** Start DATASET EXTRACT **
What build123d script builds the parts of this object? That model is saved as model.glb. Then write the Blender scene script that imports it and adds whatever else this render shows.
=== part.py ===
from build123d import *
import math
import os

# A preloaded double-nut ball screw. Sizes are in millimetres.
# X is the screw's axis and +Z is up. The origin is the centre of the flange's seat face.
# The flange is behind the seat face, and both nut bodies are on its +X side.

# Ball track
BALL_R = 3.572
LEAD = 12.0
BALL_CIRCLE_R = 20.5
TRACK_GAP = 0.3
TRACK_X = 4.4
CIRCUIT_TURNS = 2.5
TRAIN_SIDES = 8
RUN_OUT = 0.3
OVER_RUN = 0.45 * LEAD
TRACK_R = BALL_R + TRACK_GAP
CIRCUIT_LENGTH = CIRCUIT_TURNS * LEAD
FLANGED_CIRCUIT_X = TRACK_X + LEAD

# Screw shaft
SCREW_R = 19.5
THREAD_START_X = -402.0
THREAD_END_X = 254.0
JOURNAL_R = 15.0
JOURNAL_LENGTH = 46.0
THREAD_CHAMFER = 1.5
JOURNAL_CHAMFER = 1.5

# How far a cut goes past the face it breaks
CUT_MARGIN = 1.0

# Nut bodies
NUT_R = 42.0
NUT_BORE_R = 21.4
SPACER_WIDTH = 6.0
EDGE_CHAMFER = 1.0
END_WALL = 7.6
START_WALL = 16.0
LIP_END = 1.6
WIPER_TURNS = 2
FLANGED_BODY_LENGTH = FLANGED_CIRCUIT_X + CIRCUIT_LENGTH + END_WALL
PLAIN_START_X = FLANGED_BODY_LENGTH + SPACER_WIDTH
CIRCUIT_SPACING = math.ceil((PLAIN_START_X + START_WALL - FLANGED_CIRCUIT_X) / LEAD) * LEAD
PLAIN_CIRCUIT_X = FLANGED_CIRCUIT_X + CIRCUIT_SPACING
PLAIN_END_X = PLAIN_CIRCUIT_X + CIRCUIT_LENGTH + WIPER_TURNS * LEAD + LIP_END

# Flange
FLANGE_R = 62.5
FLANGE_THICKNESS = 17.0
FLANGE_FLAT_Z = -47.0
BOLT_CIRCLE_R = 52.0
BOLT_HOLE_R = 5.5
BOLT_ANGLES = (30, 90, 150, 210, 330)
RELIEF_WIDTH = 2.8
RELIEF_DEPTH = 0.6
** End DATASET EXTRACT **
** Start DATASET EXTRACT **
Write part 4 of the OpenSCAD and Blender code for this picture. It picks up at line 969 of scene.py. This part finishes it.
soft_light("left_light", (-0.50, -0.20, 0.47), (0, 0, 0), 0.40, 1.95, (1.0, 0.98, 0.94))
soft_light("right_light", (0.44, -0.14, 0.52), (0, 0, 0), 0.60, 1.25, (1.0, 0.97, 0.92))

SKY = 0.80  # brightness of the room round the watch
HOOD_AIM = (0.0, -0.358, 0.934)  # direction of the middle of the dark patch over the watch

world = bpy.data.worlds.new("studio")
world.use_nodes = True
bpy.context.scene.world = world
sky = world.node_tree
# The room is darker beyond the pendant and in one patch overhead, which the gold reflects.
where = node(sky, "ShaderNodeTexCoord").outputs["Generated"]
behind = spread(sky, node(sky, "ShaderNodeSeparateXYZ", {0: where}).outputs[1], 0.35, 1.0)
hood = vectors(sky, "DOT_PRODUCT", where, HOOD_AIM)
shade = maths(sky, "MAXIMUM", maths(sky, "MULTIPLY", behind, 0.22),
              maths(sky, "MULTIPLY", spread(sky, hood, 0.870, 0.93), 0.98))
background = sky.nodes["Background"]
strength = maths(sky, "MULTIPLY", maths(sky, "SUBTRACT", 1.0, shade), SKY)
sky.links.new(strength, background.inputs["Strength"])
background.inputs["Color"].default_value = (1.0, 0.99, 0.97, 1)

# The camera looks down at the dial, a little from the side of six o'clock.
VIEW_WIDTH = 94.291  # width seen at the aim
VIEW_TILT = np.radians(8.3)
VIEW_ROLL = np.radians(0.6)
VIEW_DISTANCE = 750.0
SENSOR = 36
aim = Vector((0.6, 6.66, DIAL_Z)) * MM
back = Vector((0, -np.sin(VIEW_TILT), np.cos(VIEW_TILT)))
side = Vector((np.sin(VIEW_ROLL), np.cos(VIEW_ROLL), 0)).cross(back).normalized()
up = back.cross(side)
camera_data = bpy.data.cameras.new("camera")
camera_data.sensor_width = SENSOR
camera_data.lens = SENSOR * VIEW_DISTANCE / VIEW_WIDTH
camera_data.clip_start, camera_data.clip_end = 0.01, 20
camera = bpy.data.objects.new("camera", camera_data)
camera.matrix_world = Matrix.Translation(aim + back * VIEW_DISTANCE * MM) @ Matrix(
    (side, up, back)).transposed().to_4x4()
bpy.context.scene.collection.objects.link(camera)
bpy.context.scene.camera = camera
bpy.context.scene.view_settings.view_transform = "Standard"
** End DATASET EXTRACT **
The lines to be given again exactly are those from the one containing "What build123d script" up to and including the one containing "RELIEF_DEPTH = 0.6".

§ **THE OUTPUT**:
What build123d script builds the parts of this object? That model is saved as model.glb. Then write the Blender scene script that imports it and adds whatever else this render shows.
=== part.py ===
from build123d import *
import math
import os

# A preloaded double-nut ball screw. Sizes are in millimetres.
# X is the screw's axis and +Z is up. The origin is the centre of the flange's seat face.
# The flange is behind the seat face, and both nut bodies are on its +X side.

# Ball track
BALL_R = 3.572
LEAD = 12.0
BALL_CIRCLE_R = 20.5
TRACK_GAP = 0.3
TRACK_X = 4.4
CIRCUIT_TURNS = 2.5
TRAIN_SIDES = 8
RUN_OUT = 0.3
OVER_RUN = 0.45 * LEAD
TRACK_R = BALL_R + TRACK_GAP
CIRCUIT_LENGTH = CIRCUIT_TURNS * LEAD
FLANGED_CIRCUIT_X = TRACK_X + LEAD

# Screw shaft
SCREW_R = 19.5
THREAD_START_X = -402.0
THREAD_END_X = 254.0
JOURNAL_R = 15.0
JOURNAL_LENGTH = 46.0
THREAD_CHAMFER = 1.5
JOURNAL_CHAMFER = 1.5

# How far a cut goes past the face it breaks
CUT_MARGIN = 1.0

# Nut bodies
NUT_R = 42.0
NUT_BORE_R = 21.4
SPACER_WIDTH = 6.0
EDGE_CHAMFER = 1.0
END_WALL = 7.6
START_WALL = 16.0
LIP_END = 1.6
WIPER_TURNS = 2
FLANGED_BODY_LENGTH = FLANGED_CIRCUIT_X + CIRCUIT_LENGTH + END_WALL
PLAIN_START_X = FLANGED_BODY_LENGTH + SPACER_WIDTH
CIRCUIT_SPACING = math.ceil((PLAIN_START_X + START_WALL - FLANGED_CIRCUIT_X) / LEAD) * LEAD
PLAIN_CIRCUIT_X = FLANGED_CIRCUIT_X + CIRCUIT_SPACING
PLAIN_END_X = PLAIN_CIRCUIT_X + CIRCUIT_LENGTH + WIPER_TURNS * LEAD + LIP_END

# Flange
FLANGE_R = 62.5
FLANGE_THICKNESS = 17.0
FLANGE_FLAT_Z = -47.0
BOLT_CIRCLE_R = 52.0
BOLT_HOLE_R = 5.5
BOLT_ANGLES = (30, 90, 150, 210, 330)
RELIEF_WIDTH = 2.8
RELIEF_DEPTH = 0.6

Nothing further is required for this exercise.